Eagleton led the embargo campaign in the upper house during this time, making a number of powerful speeches. He reminded his fellow senators of recent events. “We have just emerged from a trying period of American history,” he remarked, “a period when laws were winked at and rationalized to fit the concepts of policymakers. By and large, we have learned that policies created in ignorance or in spite of the law are doomed to failure.” And in response to the secretary of state’s concerns, he argued, “We are told to ignore the law, we are told that Henry [Kissinger] does not like the law; that Henry will have his hands tied, just as Henry said we would tie his hands if we terminated the Cambodian bombing … our distinguished Secretary of State is famous for his tilts.

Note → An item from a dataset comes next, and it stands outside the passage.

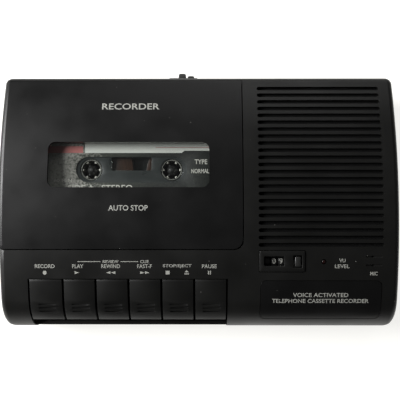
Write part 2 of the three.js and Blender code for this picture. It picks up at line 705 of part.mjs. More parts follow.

He tilts toward the junta in Chile. He tilts toward Thieu in Vietnam. His most famous tilt was the pro-Pakistan tilt. His current tilt, his Turkey tilt, is no wiser than the other tilts.”52

At first, Eagleton seemed to be acting on his own, without any input from concerned members in the House of Representatives. On September 9 he sent a letter to his Senate colleagues, asking them to support a sense-of-the-Senate resolution he had introduced three days earlier. He reminded them that in 1964 LBJ had warned Prime Minister Inonu that using American weapons to intervene in Cyprus would violate the bilateral agreement on military assistance and sales to Turkey. Now there could be no doubt that Turkey had crossed that line, and US policy must hold the Turks to account. This resolution passed the Senate with strong bipartisan support (64–27) on the same day that Kissinger met with the Democratic caucus.

Eagleton returned later that month with a much stronger proposition, demanding a cutoff of all military aid to Turkey. By this time, the leading pro-embargo congressmen and the senator and their staffs had met to coordinate strategy. The administration gave insufficient attention to this significant development, as it was rare for members of the two chambers to work together so closely.